## TASK TO COMPLETE
Extract the listing in its entirety, keeping each line identical to the original.

^^^^

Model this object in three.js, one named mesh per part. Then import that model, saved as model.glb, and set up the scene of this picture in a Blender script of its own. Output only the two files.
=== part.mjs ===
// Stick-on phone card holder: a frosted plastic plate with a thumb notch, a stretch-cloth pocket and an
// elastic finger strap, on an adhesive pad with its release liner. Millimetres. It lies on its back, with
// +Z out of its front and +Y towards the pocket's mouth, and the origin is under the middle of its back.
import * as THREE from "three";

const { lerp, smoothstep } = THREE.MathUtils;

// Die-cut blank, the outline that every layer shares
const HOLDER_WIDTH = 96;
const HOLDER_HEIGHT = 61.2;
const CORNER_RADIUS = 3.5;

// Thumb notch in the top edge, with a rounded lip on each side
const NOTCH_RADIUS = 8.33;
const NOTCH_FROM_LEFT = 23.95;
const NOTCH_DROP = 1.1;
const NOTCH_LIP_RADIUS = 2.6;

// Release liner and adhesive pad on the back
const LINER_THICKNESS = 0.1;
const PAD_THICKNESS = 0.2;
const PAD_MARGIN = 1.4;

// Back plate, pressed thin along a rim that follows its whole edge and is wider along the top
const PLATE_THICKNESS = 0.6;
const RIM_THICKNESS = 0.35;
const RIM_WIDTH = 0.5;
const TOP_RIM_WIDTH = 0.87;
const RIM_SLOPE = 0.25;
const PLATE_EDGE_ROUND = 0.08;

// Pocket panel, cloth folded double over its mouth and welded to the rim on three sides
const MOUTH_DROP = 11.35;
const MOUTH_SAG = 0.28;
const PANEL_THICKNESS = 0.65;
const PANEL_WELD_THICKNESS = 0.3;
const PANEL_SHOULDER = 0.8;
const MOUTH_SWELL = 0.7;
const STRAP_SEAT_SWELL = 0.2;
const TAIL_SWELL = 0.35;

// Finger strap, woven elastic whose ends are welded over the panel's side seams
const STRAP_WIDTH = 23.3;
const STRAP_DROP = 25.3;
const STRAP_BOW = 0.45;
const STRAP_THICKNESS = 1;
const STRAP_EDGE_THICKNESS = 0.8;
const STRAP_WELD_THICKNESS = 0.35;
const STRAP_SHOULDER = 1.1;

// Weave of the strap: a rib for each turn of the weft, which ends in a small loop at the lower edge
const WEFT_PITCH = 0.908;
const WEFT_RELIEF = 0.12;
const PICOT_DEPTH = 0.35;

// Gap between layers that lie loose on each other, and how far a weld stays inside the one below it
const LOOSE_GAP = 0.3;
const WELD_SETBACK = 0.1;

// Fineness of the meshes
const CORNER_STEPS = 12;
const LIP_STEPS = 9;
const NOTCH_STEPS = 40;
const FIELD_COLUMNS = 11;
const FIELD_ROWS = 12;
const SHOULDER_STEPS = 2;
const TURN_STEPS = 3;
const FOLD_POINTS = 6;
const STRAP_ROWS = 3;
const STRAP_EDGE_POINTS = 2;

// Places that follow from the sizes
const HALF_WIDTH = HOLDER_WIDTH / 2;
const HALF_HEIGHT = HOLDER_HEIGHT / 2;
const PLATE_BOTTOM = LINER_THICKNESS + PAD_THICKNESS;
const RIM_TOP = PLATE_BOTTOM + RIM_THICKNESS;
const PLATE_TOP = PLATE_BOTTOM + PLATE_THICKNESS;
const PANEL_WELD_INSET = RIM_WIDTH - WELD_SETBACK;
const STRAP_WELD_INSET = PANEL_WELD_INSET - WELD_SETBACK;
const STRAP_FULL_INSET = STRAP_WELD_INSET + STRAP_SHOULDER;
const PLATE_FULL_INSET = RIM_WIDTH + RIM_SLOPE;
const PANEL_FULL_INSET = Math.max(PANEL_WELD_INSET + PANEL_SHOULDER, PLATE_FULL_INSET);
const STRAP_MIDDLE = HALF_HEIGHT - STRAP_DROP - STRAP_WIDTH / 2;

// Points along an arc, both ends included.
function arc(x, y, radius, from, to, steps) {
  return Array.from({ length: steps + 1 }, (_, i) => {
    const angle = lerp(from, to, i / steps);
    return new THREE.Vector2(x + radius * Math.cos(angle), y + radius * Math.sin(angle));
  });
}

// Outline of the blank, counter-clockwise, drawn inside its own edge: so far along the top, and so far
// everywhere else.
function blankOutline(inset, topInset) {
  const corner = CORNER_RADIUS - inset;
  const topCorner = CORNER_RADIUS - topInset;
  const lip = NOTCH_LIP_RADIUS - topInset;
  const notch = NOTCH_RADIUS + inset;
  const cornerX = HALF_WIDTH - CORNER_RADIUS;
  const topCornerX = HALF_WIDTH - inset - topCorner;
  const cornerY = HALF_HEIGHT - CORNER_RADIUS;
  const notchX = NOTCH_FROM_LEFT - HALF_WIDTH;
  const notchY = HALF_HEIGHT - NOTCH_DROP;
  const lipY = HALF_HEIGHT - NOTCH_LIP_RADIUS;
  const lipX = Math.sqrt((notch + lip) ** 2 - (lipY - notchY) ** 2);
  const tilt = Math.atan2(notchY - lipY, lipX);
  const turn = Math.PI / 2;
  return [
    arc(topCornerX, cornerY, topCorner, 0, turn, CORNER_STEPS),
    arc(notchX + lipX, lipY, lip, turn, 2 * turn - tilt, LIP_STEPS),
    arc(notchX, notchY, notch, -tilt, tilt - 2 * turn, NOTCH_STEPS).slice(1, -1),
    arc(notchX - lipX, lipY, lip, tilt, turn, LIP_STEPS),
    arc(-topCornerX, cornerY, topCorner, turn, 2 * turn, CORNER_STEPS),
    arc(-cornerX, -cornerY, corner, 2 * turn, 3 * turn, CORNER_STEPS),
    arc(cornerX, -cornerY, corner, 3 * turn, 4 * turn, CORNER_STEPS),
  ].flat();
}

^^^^

## FULL SOLUTION
Model this object in three.js, one named mesh per part. Then import that model, saved as model.glb, and set up the scene of this picture in a Blender script of its own. Output only the two files.
=== part.mjs ===
// Stick-on phone card holder: a frosted plastic plate with a thumb notch, a stretch-cloth pocket and an
// elastic finger strap, on an adhesive pad with its release liner. Millimetres. It lies on its back, with
// +Z out of its front and +Y towards the pocket's mouth, and the origin is under the middle of its back.
import * as THREE from "three";

const { lerp, smoothstep } = THREE.MathUtils;

// Die-cut blank, the outline that every layer shares
const HOLDER_WIDTH = 96;
const HOLDER_HEIGHT = 61.2;
const CORNER_RADIUS = 3.5;

// Thumb notch in the top edge, with a rounded lip on each side
const NOTCH_RADIUS = 8.33;
const NOTCH_FROM_LEFT = 23.95;
const NOTCH_DROP = 1.1;
const NOTCH_LIP_RADIUS = 2.6;

// Release liner and adhesive pad on the back
const LINER_THICKNESS = 0.1;
const PAD_THICKNESS = 0.2;
const PAD_MARGIN = 1.4;

// Back plate, pressed thin along a rim that follows its whole edge and is wider along the top
const PLATE_THICKNESS = 0.6;
const RIM_THICKNESS = 0.35;
const RIM_WIDTH = 0.5;
const TOP_RIM_WIDTH = 0.87;
const RIM_SLOPE = 0.25;
const PLATE_EDGE_ROUND = 0.08;

// Pocket panel, cloth folded double over its mouth and welded to the rim on three sides
const MOUTH_DROP = 11.35;
const MOUTH_SAG = 0.28;
const PANEL_THICKNESS = 0.65;
const PANEL_WELD_THICKNESS = 0.3;
const PANEL_SHOULDER = 0.8;
const MOUTH_SWELL = 0.7;
const STRAP_SEAT_SWELL = 0.2;
const TAIL_SWELL = 0.35;

// Finger strap, woven elastic whose ends are welded over the panel's side seams
const STRAP_WIDTH = 23.3;
const STRAP_DROP = 25.3;
const STRAP_BOW = 0.45;
const STRAP_THICKNESS = 1;
const STRAP_EDGE_THICKNESS = 0.8;
const STRAP_WELD_THICKNESS = 0.35;
const STRAP_SHOULDER = 1.1;

// Weave of the strap: a rib for each turn of the weft, which ends in a small loop at the lower edge
const WEFT_PITCH = 0.908;
const WEFT_RELIEF = 0.12;
const PICOT_DEPTH = 0.35;

// Gap between layers that lie loose on each other, and how far a weld stays inside the one below it
const LOOSE_GAP = 0.3;
const WELD_SETBACK = 0.1;

// Fineness of the meshes
const CORNER_STEPS = 12;
const LIP_STEPS = 9;
const NOTCH_STEPS = 40;
const FIELD_COLUMNS = 11;
const FIELD_ROWS = 12;
const SHOULDER_STEPS = 2;
const TURN_STEPS = 3;
const FOLD_POINTS = 6;
const STRAP_ROWS = 3;
const STRAP_EDGE_POINTS = 2;

// Places that follow from the sizes
const HALF_WIDTH = HOLDER_WIDTH / 2;
const HALF_HEIGHT = HOLDER_HEIGHT / 2;
const PLATE_BOTTOM = LINER_THICKNESS + PAD_THICKNESS;
const RIM_TOP = PLATE_BOTTOM + RIM_THICKNESS;
const PLATE_TOP = PLATE_BOTTOM + PLATE_THICKNESS;
const PANEL_WELD_INSET = RIM_WIDTH - WELD_SETBACK;
const STRAP_WELD_INSET = PANEL_WELD_INSET - WELD_SETBACK;
const STRAP_FULL_INSET = STRAP_WELD_INSET + STRAP_SHOULDER;
const PLATE_FULL_INSET = RIM_WIDTH + RIM_SLOPE;
const PANEL_FULL_INSET = Math.max(PANEL_WELD_INSET + PANEL_SHOULDER, PLATE_FULL_INSET);
const STRAP_MIDDLE = HALF_HEIGHT - STRAP_DROP - STRAP_WIDTH / 2;

// Points along an arc, both ends included.
function arc(x, y, radius, from, to, steps) {
  return Array.from({ length: steps + 1 }, (_, i) => {
    const angle = lerp(from, to, i / steps);
    return new THREE.Vector2(x + radius * Math.cos(angle), y + radius * Math.sin(angle));
  });
}

// Outline of the blank, counter-clockwise, drawn inside its own edge: so far along the top, and so far
// everywhere else.
function blankOutline(inset, topInset) {
  const corner = CORNER_RADIUS - inset;
  const topCorner = CORNER_RADIUS - topInset;
  const lip = NOTCH_LIP_RADIUS - topInset;
  const notch = NOTCH_RADIUS + inset;
  const cornerX = HALF_WIDTH - CORNER_RADIUS;
  const topCornerX = HALF_WIDTH - inset - topCorner;
  const cornerY = HALF_HEIGHT - CORNER_RADIUS;
  const notchX = NOTCH_FROM_LEFT - HALF_WIDTH;
  const notchY = HALF_HEIGHT - NOTCH_DROP;
  const lipY = HALF_HEIGHT - NOTCH_LIP_RADIUS;
  const lipX = Math.sqrt((notch + lip) ** 2 - (lipY - notchY) ** 2);
  const tilt = Math.atan2(notchY - lipY, lipX);
  const turn = Math.PI / 2;
  return [
    arc(topCornerX, cornerY, topCorner, 0, turn, CORNER_STEPS),
    arc(notchX + lipX, lipY, lip, turn, 2 * turn - tilt, LIP_STEPS),
    arc(notchX, notchY, notch, -tilt, tilt - 2 * turn, NOTCH_STEPS).slice(1, -1),
    arc(notchX - lipX, lipY, lip, tilt, turn, LIP_STEPS),
    arc(-topCornerX, cornerY, topCorner, turn, 2 * turn, CORNER_STEPS),
    arc(-cornerX, -cornerY, corner, 2 * turn, 3 * turn, CORNER_STEPS),
    arc(cornerX, -cornerY, corner, 3 * turn, 4 * turn, CORNER_STEPS),
  ].flat();
}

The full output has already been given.